In the quarterfinals, they meet Barcelona, who eliminated Elche on Thursday. When the final whistle blows on Barça and Atlético’s second leg at the Nou Camp on Jan. 28, only one of La Liga’s three title contenders be left standing. At least one of the Copa’s Cinderellas will be invited to May 30’s ball.
An hour after Nuno’s side lost its chance, the fight for that invitation continued, with Levante almost battling back from four goals down against Malaga to stay in the competition. Twenty-four hours later, Celta Vigo came close to toppling Athletic Club, despite losing the first leg 4-2.
In San Sebastian, Real Sociedad was pursuing David Moyes’s own cup fantasy. “I’d love to win it,” he said when he was appointed top dog at Anoeta. As those aspirations began to vanish against Villarreal, his anger with the standard of Spanish refereeing saw him sent to the stands. At least he was fed chips there. His Copa del Rey fetish won’t be fed this year.
Because of the lopsided draw, interest is heightened in a competition which has had plenty of stones thrown at in recent years. A seeded third round draw — which is when the top flight teams enter — gives the minnows no chance of progression, although the complaints largely ignore the fact the seven lowest ranked teams remaining at that stage are assured of a home and away tie against a team representing Spain in Europe.
Speaking after being beaten by Real Madrid, the players of third-tier UE Cornellà, who are barmen, students and bike maintenance workers by day, didn’t seem to feel too hard done by at having to take on Carlo Ancelotti’s millionaires. Paired with Barça in the third round, Huesca’s players (also competing in the third tier) spent over 20 minutes on the Camp Nou pitch posing for photos. They didn’t find time to moan about the draw.
Others, though, say the structure all too often ensures an easy route to the final for the likes of Madrid and Barcelona. People crave magic, but there has been very little David Blaine-like wizardry going on in the King’s Cup recently. Sevilla won it in 2010, but the next four editions have all been shared by the big three, with only Athletic Club even daring to breach a final.
Spain’s oldest competition has seen 14 different winners, and Athletic have won it more times that Madrid. It’s not as exclusive as La Liga. The nature of the knockout rounds, like the NFL playoffs, mean teams have much more of a chance of usurping the likes of Barça, although the two-legged format does favor the bigger clubs (a common theme in Spain). Not since Alcorcon knocked out Manuel Pellegrini’s Madrid in 2009, in an event which has become known as the Alcorconazo, has there been a genuine ground-shaking shock.
Perhaps in the quest for more drama, a change to one-off matches would satisfy the consumer’s needs.
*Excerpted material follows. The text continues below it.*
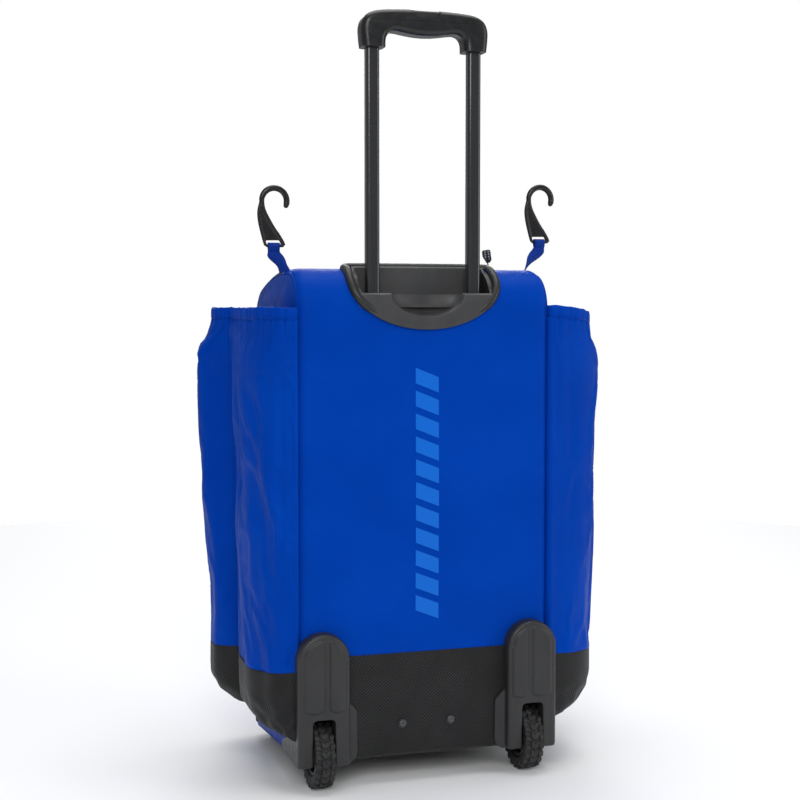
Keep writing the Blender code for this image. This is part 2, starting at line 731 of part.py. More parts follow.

At the very least, it would ease a crowded January schedule. An open draw from the third round onward may also produce the Disney fairytales which have had limited screen time this decade. Mirandes’s run to semifinal in 2012 provided a rare exception.
Still, over the last 20 years there have been 10 different names inscribed on the trophy. Barça have won it four times, with Real Zaragoza and Espanyol among the seven clubs to have won it twice in that period. Real Betis and Mallorca have also tasted cup success this millennium.
All eight teams left in this season’s Copa play in the Primera Division, but the clustering of Atlético, Real and Barca has generated a fevered belief that the mould may be broken. Espanyol believe they can beat Sevilla; Sevilla believe they can beat Espanyol; and Malaga and Athletic will both fancy their chances in their quarterfinal. One of those four teams will be in the final.
Getafe are the only side who don’t seem excited by the draw. Less than 1,000 saw them progress against Almeria, and they’ll have to beat Villarreal and then one of Barça or Atletico to make the final. Maybe they’re better off not getting carried away.